**Set problem**
In the listing that follows, locate the line containing "The three.js and" and the line containing "1980, beamTop: 2120". Retype exactly those two lines and every line between them, and nothing more.

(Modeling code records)
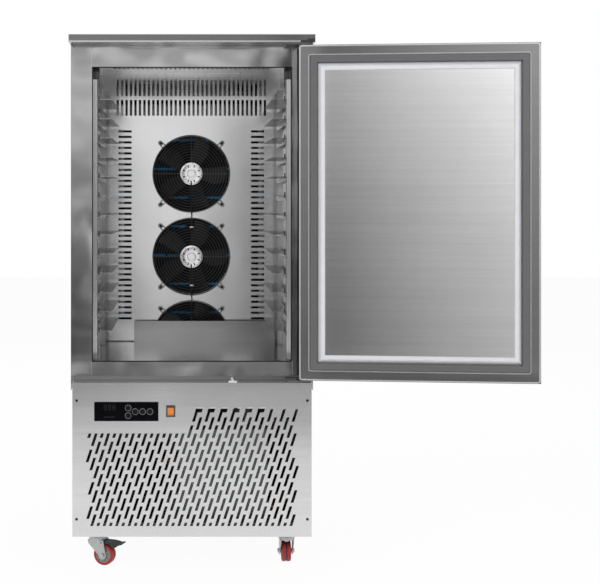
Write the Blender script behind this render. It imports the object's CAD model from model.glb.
"""Looks of the upright blast chiller: steel casing, fan wall, sealed door, grille and casters."""

import logging
import math
from dataclasses import dataclass, field
from enum import Enum
from typing import Any, Iterable, Sequence

import bmesh
import bpy
from mathutils import Matrix, Vector

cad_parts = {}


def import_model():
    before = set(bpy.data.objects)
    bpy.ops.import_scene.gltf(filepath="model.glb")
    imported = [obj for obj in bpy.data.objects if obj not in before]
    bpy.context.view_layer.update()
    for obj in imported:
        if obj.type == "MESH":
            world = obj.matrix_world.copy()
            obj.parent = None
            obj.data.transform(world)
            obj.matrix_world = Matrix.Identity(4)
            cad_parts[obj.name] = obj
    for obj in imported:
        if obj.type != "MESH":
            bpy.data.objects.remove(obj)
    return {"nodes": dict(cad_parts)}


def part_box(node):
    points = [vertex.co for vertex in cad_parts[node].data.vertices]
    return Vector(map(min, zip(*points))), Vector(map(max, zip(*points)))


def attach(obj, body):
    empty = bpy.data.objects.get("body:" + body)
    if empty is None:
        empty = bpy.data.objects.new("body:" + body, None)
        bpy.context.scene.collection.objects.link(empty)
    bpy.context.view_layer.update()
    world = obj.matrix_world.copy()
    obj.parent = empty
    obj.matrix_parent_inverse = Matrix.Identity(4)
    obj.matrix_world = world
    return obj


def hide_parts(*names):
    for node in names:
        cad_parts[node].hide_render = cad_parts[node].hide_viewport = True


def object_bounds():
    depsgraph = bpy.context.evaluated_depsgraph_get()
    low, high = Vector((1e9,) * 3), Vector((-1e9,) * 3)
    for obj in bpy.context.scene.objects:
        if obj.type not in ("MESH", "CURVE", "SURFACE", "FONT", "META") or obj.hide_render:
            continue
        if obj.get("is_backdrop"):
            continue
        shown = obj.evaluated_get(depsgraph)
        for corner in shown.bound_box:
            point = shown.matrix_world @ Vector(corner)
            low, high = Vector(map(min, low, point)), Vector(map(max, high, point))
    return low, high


LOG = logging.getLogger("chiller")
Pair = tuple[float, float]
Point = tuple[float, float, float]
Profile = Sequence[Pair]
MM = 0.001
SIDES = (-1, 1)
QUARTERS = (45, 135, 225, 315)
WHITE = (1.0, 1.0, 1.0)


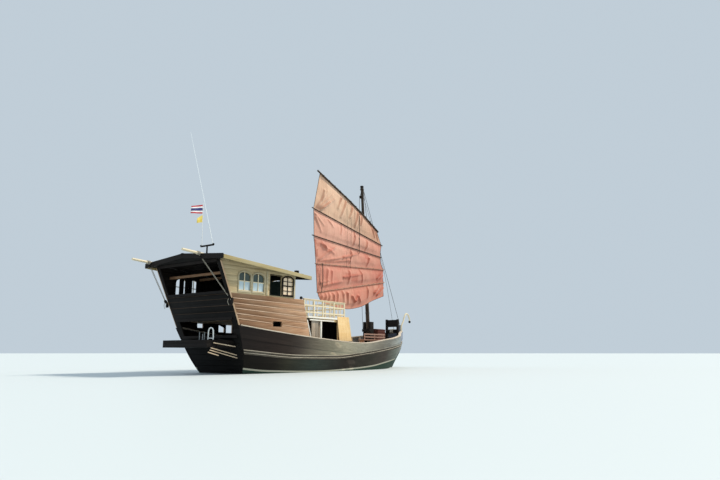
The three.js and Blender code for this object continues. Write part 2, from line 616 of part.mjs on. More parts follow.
function buildLadder() {
  const { headX, headZ, footX, footZ, wide, thick, y0, y1 } = STEPS;
  const string = (y) => loft([y, y + thick].map((at) => [point(headX, at, headZ),
    point(headX + wide, at, headZ), point(footX + wide, at, footZ), point(footX, at, footZ)]));
  const pieces = [string(y0), string(y1 - thick)];
  for (let i = 0; i < STEPS.count; i += 1) {
    const z = STEPS.firstZ + i * STEPS.rise;
    const x = footX + ((z - footZ) * (headX - footX)) / (headZ - footZ);
    pieces.push(block([x, y0 + 10, z], [x + wide + 20, y1 - 10, z + 35]));
  }
  add('companion_ladder', seated(join(pieces)), COLOURS.deck);
}

const mastAt = (z) => point(MAST_X - MAST_RAKE * z, 0, z);

// Two heavy posts beside the mast, tied by a beam abaft it.
const BITTS = { y: 190, half: 60, along: 160, low: 700, top: 2520, beamLow: 1980, beamTop: 2120 };

function buildMast() {
  const spar = bar(mastAt(MAST.foot - 400), mastAt(MAST.top), MAST.footR, MAST.topR, 16);
  add('mast', seated(spar), COLOURS.spar);
  const { y, half, along, low, top, beamLow, beamTop } = BITTS;
  const { x } = mastAt(1700);
  const pieces = [-y, y].map((at) =>
    block([x - along, at - half, low], [x + along, at + half, top]));
  pieces.push(block([x - along - 100, -y - half, beamLow], [x - along - 15, y + half, beamTop]));
  [-y, y].forEach((at) => pieces.push(block([x - along - 100, at - half + 0.5, beamLow],
    [x - along + 60, at + half - 0.5, beamTop])));
  add('mast_bitts', seated(join(pieces)), COLOURS.dark);
  const head = mastAt(MAST.top + GAP);
  add('mast_cap', bar(head, mastAt(MAST.top + 90), 110, 90), COLOURS.dark);
}

// The forestay's collar sits above the halyard's, so that the halyard turns under it.
const STAY_Z = 10140;
const COLLAR_HALF = 25;
const HOOK = { clear: 6, outer: 112, high: 40 };

function buildForestay() {
  const centre = mastAt(STAY_Z);
  const radius = mastRadius(STAY_Z);
  const head = centre.clone().add(point(135, 0, 0));
  const ring = collar(centre, MAST_AXIS, radius + 2 * GAP, radius + 25, 2 * COLLAR_HALF);
  const lug = block([centre.x + radius + 4, -17, STAY_Z - 17], [head.x + 19, 17, STAY_Z + 17]);
  const foot = point(STEM_FORE - 95, 0, STEM_HEAD + 20);
  const footPlate = block([foot.x - 56, -41, STEM_HEAD + GAP], [foot.x + 56, 41, STEM_HEAD + 42]);
  add('forestay', join([bar(head, foot, 11, 11, 8), ring, lug, footPlate]), COLOURS.rope);
}

// Sail outline, as x and z seen from the side: yard, leech, foot and luff corners.
const SAIL = [
  [5930, 9962], [5460, 8000], [5530, 6600], [5700, 5210], [5830, 3810], [6150, 3320],
  [7150, 3160], [8260, 3100], [9500, 3270], [10800, 3720], [11930, 4060],
  [11930, 4860], [11930, 5610], [11640, 6310], [11750, 7030], [11290, 7805], [9980, 8435],
  [8590, 9020], [7120, 9550],
];
// Battens from leech to luff: x0, z0, x1, z1.
const BATTENS = [
  [5300, 8010, 11820, 7030], [5340, 6600, 11710, 6310],
  [5610, 5200, 11990, 5620], [5770, 3772, 11990, 4870],
];
// Middle line of the yard, as x and z, from the peak.
const YARD = [[5690, 10050], [7120, 9545], [8590, 9015], [9980, 8430], [11340, 7780]];
const SLING_Z = 8345;            // where the halyard holds the yard

const BATTEN_R = 26;
const YARD_R = 45;

function buildSail() {
  const battenY = SAIL_Y - CLOTH - BATTEN_R - GAP;
  const battens = BATTENS.map(([x0, z0, x1, z1]) => {
    const share = (MAST_X - MAST_RAKE * z0 - x0) / (x1 - x0);
    const at = mastAt(z0 + (z1 - z0) * share);
    const link = (grow) => block([at.x - 25 - grow, battenY, at.z - 20 - grow],
      [at.x + 25 + grow, SAIL_Y + 30, at.z + 20 + grow]);
    const spar = bar(point(x0, battenY, z0), point(x1, battenY, z1), BATTEN_R, BATTEN_R, 8);
    return { spar, at, link };
  });
  battens.forEach(({ spar, at, link }, i) => {
    add(`batten_${i + 1}`, join([spar, link(0), parrel(at.z)]), COLOURS.spar);
  });
  const slots = battens.map(({ link }) => link(1));
  add('sail_cloth', cut(plate(SAIL, SAIL_Y - CLOTH, SAIL_Y), ...slots), COLOURS.sail);
  buildYard();
}

// The yard lies flat against the cloth and hangs by its halyard from a collar under the masthead.
function buildYard() {
  const yardY = SAIL_Y - CLOTH - YARD_R + 5;
  const hookZ = STAY_Z - COLLAR_HALF - 2 * GAP - HOOK.high / 2;
  const hook = collar(mastAt(hookZ), MAST_AXIS, mastRadius(hookZ) + HOOK.clear, HOOK.outer, HOOK.high);
  const sling = mastAt(SLING_Z).add(point(0, yardY, 0));
  const halyard = bar(mastAt(hookZ).add(point(0, 13 - HOOK.outer, 0)), sling, 12, 12, 8);
  const clothSide = block([4000, SAIL_Y - CLOTH - GAP, 6000], [13000, SAIL_Y + 100, 11000]);
  const spar = cut(tube(YARD.map(([x, z]) => point(x, yardY, z)), YARD_R, 10, 16), clothSide);
  add('yard', join([spar, hook, halyard]), COLOURS.spar);
}

// A smooth round tube through points.
function tube(points, radius, sides, steps) {
  const circle = new THREE.Shape();
  circle.absarc(0, 0, radius, 0, Math.PI * 2);
  const flat = new THREE.Shape(circle.getSpacedPoints(sides).slice(0, sides));
  const path = new THREE.CatmullRomCurve3(points);
  return new THREE.ExtrudeGeometry(flat, { steps, extrudePath: path, bevelEnabled: false });
}

// A ring of square section round a round spar.
function collar(centre, axis, inner, outer, high, sides = 16) {
  const turn = new THREE.Quaternion().setFromUnitVectors(point(0, 1, 0), axis.clone().normalize());
  return hoop(inner, outer, high, sides).applyQuaternion(turn).translate(...centre.toArray());
}

// A ring of square section round the y axis.
function hoop(inner, outer, high, sides) {
  const profile = rectangle(inner, -high / 2, outer, high / 2);
  return new THREE.LatheGeometry([...profile, profile[0]].map(([r, h]) => new THREE.Vector2(r, h)), sides);
}

const MAST_AXIS = point(-MAST_RAKE, 0, 1).normalize();
const mastRadius = (z) => MAST.footR + (MAST.topR - MAST.footR) * ((z - MAST.foot) / (MAST.top - MAST.foot));

// A loop of rope round the mast that reaches to the cloth.
const parrel = (z) => collar(mastAt(z), MAST_AXIS, -SAIL_Y - GAP - 40, -SAIL_Y - GAP, 34);

function buildRudder() {
  const blade = plate([[-130, -1090], [RUDDER.x + 110, -1090], [RUDDER.x + 90, -480], [-60, -450]], -28, 28);
  const stock = bar(point(RUDDER.x, 0, RUDDER.shoe + GAP), point(RUDDER.x, 0, -260), RUDDER.stock);
  add('rudder', join([blade, stock]), COLOURS.dark);
}

function buildPropeller() {
  const { x, z, hub, blade: radius, reach, thick, pitch } = PROP;
  const pieces = [bar(point(x - 90, 0, z), point(x + 230 - GAP, 0, z), hub, hub - 7)];
  for (let i = 0; i < 3; i += 1) {
    const blade = new THREE.CylinderGeometry(radius, radius, thick, 12).rotateZ(Math.PI / 2 + pitch);
    pieces.push(blade.translate(0, 0, reach).rotateX((Math.PI * 2 * i) / 3).translate(x, 0, z));
  }
  add('propeller', join(pieces), COLOURS.bronze);
}

const HELM = { x: 950, z: 3130, radius: 330, rim: 40, grip: 95, post: 60 };

function buildHelm() {
  const { x, z, radius, rim: wide, grip, post } = HELM;
  const pedestal = block([x + post, -110, QUARTER_DECK + GAP], [x + post + 240, 110, z + 130]);
  add('helm_pedestal', pedestal, COLOURS.dark);
  const rim = hoop(radius + 15 - wide, radius + 15, 36, 24).rotateZ(Math.PI / 2);
  const pieces = [rim, bar(point(-30, 0, 0), point(post - GAP, 0, 0), 60)];
  const spoke = radius + 15 + grip;
  for (let i = 0; i < 3; i += 1) {
    pieces.push(bar(point(0, 0, -spoke), point(0, 0, spoke), 15, 15, 8).rotateX((Math.PI * i) / 3));
  }
  add('helm_wheel', join(pieces).translate(x, 0, z), COLOURS.panel);
}

// Foredeck: hatch with a lid, bench, windlass between tall bitts with a board across.
const HATCH = { x0: 11000, x1: 11750, y: 420, top: 2080, wall: 60 };
const BENCH = { x0: 8050, x1: 10000, y0: -1520, y1: -1150, seat: 1450, thick: 50, leg: 60 };
const BENCH_BACK = { slats: [1580, 1720], high: 70, thick: 28 };

function buildForedeck() {
  const { x0, x1, y, top, wall } = HATCH;
  const well = block([x0 + wall, -y + wall, 900], [x1 - wall, y - wall, top + 50]);
  add('hatch_coaming', seated(cut(block([x0, -y, 1000], [x1, y, top]), well)), COLOURS.wale);
  const lid = block([x0 - 20, -y - 20, top + GAP], [x1 + 20, y + 20, top + 70]);
  add('hatch_lid', lid, COLOURS.redPlank);
  buildBench();
}

// A bench along the starboard side, its slatted back outboard.
function buildBench() {
  const { seat, thick, leg } = BENCH;
  const { slats, high, thick: slat } = BENCH_BACK;
  const bench = [block([BENCH.x0, BENCH.y0, seat], [BENCH.x1, BENCH.y1, seat + thick])];
  [BENCH.x0 + 50, (BENCH.x0 + BENCH.x1) / 2, BENCH.x1 - 50 - leg].forEach((x) => {
    bench.push(block([x, BENCH.y0 + 50, 900], [x + leg, BENCH.y1 - 50, seat + 10]));
    bench.push(block([x, BENCH.y0 + 20, seat + 20], [x + leg, BENCH.y0 + 60, slats[1] + high - 10]));
  });
  slats.forEach((z) => bench.push(block([BENCH.x0, BENCH.y0, z], [BENCH.x1, BENCH.y0 + slat, z + high])));
  add('bench', seated(join(bench)), COLOURS.cap);
}

const WINDLASS = { x: 13200, z: 2080, radius: 110, half: 330, head: 2780 };

function buildWindlass() {
  const { x, z, half, radius, head } = WINDLASS;
  const posts = [-1, 1].map((side) => {
    const y = side * (half + 50);
    return block([x - 80, y - 50, 1200], [x + 80, y + 50, head]);
  });
  const sill = block([x - 60, -half - 60, 1300], [x + 60, half + 60, 1720]);
  const board = block([x - 30, -half - 60, head - 450], [x + 30, half + 60, head - 30]);
  add('windlass_bitts', seated(join([...posts, sill, board])), COLOURS.dark);
  const drum = bar(point(x, -half + GAP, z), point(x, half - GAP, z), radius, radius, 12);
  add('windlass_drum', drum, COLOURS.dark);
}

function buildRoofGear() {
  const { x, top, arm, aerialFoot, aerialTip, poleY, poleTop, poleR, rake } = ROOF_GEAR;
  const z = roofTop(x - 35, 0) + 70 + 2 * GAP;
  const post = join([bar(point(x, 0, z), point(x, 0, top), 35, 30, 8),
    block([x - 30, -arm, top - 60], [x + 30, arm, top])]);
  add('roof_post', post, COLOURS.dark);
  const aerial = bar(point(x, aerialFoot, top + 3.8), point(...aerialTip), 14, 6, 8);
  add('aerial', aerial, COLOURS.white);
  const pole = (at) => point(x - rake * (at - top), poleY, at);
  add('flagpole', bar(pole(top + 0.7), pole(poleTop), poleR, poleR, 8), COLOURS.white);
  const hoist = (at) => [pole(at).x - poleR - 0.7, at];
  const bunting = [hoist(6480), hoist(6870), [-1700, 6680], [-1690, 6380]];
  add('flag', plate(bunting, poleY - 2, poleY + 2), COLOURS.flag);
}

// Post on the roof whose crossbar carries the whip aerial and the flagpole.
const ROOF_GEAR = {
  x: -1030, top: 5140, arm: 380, aerialFoot: -340, aerialTip: [-1980, 250, 9750],
  poleY: 330, poleTop: 6930, poleR: 11, rake: 0.03,
};

// Curved beam over the bow, as x and z above its foot on the cap rail.
const BOW_BEAM = [[13920, 2380], [14150, 2680], [14290, 2960], [14480, 3170], [14720, 3140],
  [14880, 2960], [14930, 2760]];
const BOW_BEAM_Y = -190;

function buildBowBeam() {
  const [[x]] = BOW_BEAM;
  const foot = sheerZ(shareAt(x + 45, 2080)) + CAP.high;
  const path = [[x, foot - 60], ...BOW_BEAM].map(([along, z]) => point(along, BOW_BEAM_Y, z));
  add('bow_davit', cut(tube(path, 45, 8, 18), capMould), COLOURS.cream);
}

buildHull();
buildKeel();
buildTransom();
buildQuarterdeck();
buildSternHouse();
buildRoof();
buildDavits();
buildPlatform();
buildBoardingLadder();
buildHoopRail();
buildMidHouse();
buildRailing();
buildLadder();
buildMast();
buildForestay();
buildSail();
buildRudder();
buildPropeller();
buildHelm();
buildForedeck();
buildWindlass();
buildRoofGear();
buildBowBeam();

export default ship;
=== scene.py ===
# %% [markdown]
# # A wooden junk under one sail
# The ship is about 18 m over all: a dark planked hull, a raised stern house, a railed mid house and one
# battened sail. Its solids come from the frame, and this lesson dresses them: every plank, rope,
# window and sheet of cloth is made here, in metres, in the same place as the solid it stands for.

# %% The frame
import json
import math

import bmesh
import bpy
import numpy as np
from mathutils import Matrix, Vector

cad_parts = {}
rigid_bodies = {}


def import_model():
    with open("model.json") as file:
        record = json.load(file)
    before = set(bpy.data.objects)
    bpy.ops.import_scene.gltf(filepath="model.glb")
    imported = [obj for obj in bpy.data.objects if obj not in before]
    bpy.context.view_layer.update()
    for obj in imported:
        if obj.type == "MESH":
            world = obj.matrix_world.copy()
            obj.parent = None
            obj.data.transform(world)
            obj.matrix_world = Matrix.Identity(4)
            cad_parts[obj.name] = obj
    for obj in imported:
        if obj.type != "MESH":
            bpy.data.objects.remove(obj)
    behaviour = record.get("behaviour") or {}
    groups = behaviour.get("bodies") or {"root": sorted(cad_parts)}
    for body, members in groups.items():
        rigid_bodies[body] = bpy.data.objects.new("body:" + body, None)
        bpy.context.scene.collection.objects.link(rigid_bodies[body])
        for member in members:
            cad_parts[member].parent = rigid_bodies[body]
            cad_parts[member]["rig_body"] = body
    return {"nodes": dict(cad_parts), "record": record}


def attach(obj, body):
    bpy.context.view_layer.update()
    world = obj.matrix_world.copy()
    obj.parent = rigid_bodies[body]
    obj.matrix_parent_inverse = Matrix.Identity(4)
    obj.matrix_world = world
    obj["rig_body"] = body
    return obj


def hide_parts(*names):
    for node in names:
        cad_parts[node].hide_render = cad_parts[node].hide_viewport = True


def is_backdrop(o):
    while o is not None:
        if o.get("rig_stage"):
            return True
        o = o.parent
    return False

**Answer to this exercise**
The three.js and Blender code for this object continues. Write part 2, from line 616 of part.mjs on. More parts follow.
function buildLadder() {
  const { headX, headZ, footX, footZ, wide, thick, y0, y1 } = STEPS;
  const string = (y) => loft([y, y + thick].map((at) => [point(headX, at, headZ),
    point(headX + wide, at, headZ), point(footX + wide, at, footZ), point(footX, at, footZ)]));
  const pieces = [string(y0), string(y1 - thick)];
  for (let i = 0; i < STEPS.count; i += 1) {
    const z = STEPS.firstZ + i * STEPS.rise;
    const x = footX + ((z - footZ) * (headX - footX)) / (headZ - footZ);
    pieces.push(block([x, y0 + 10, z], [x + wide + 20, y1 - 10, z + 35]));
  }
  add('companion_ladder', seated(join(pieces)), COLOURS.deck);
}

const mastAt = (z) => point(MAST_X - MAST_RAKE * z, 0, z);

// Two heavy posts beside the mast, tied by a beam abaft it.
const BITTS = { y: 190, half: 60, along: 160, low: 700, top: 2520, beamLow: 1980, beamTop: 2120 };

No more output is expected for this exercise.